- Given exercise
Word for word, restate the lines from the start of the data below through the line containing "at ground level.".

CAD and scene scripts
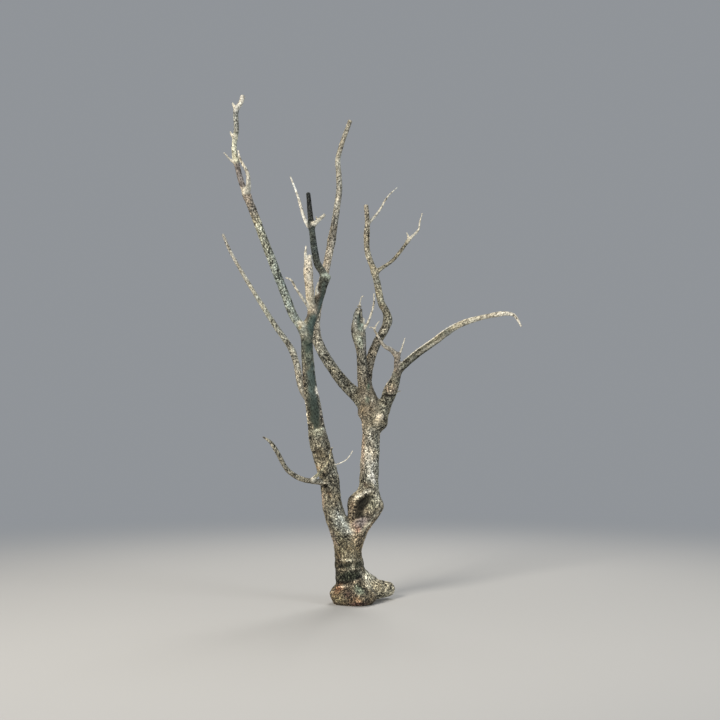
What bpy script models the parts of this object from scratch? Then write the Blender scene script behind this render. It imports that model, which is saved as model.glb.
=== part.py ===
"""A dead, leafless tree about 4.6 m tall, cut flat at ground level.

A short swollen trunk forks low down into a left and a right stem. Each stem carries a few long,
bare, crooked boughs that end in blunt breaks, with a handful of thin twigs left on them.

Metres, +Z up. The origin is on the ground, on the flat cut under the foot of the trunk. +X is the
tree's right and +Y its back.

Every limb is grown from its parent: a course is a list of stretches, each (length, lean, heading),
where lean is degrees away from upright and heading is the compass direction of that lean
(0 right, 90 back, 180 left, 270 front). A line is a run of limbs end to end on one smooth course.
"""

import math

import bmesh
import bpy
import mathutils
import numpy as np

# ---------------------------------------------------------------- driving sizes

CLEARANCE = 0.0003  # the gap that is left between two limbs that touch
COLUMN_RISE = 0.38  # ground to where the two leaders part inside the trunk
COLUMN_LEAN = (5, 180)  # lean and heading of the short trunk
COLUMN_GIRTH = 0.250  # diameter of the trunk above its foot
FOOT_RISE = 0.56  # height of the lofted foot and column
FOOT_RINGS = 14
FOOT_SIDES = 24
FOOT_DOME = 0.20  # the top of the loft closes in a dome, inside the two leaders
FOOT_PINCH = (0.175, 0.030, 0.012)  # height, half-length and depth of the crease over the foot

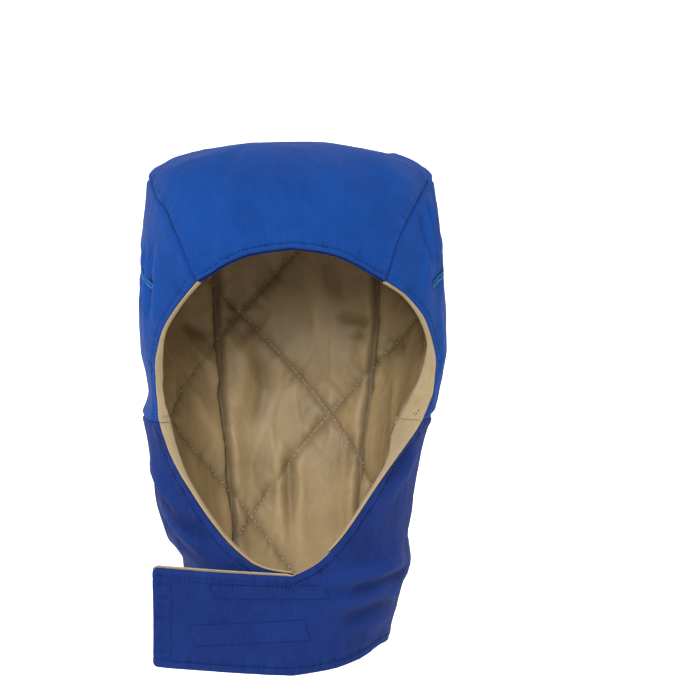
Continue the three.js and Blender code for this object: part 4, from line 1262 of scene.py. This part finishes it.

- Right answer
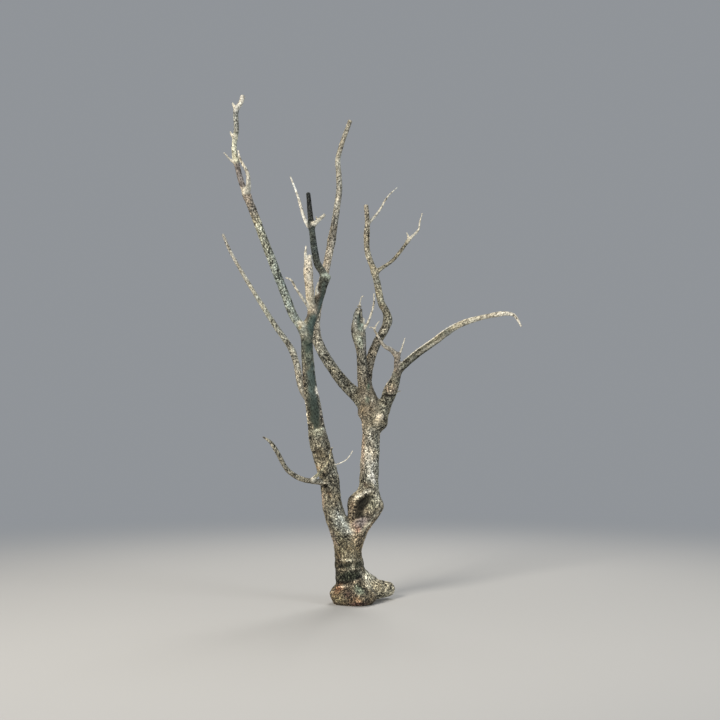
What bpy script models the parts of this object from scratch? Then write the Blender scene script behind this render. It imports that model, which is saved as model.glb.
=== part.py ===
"""A dead, leafless tree about 4.6 m tall, cut flat at ground level.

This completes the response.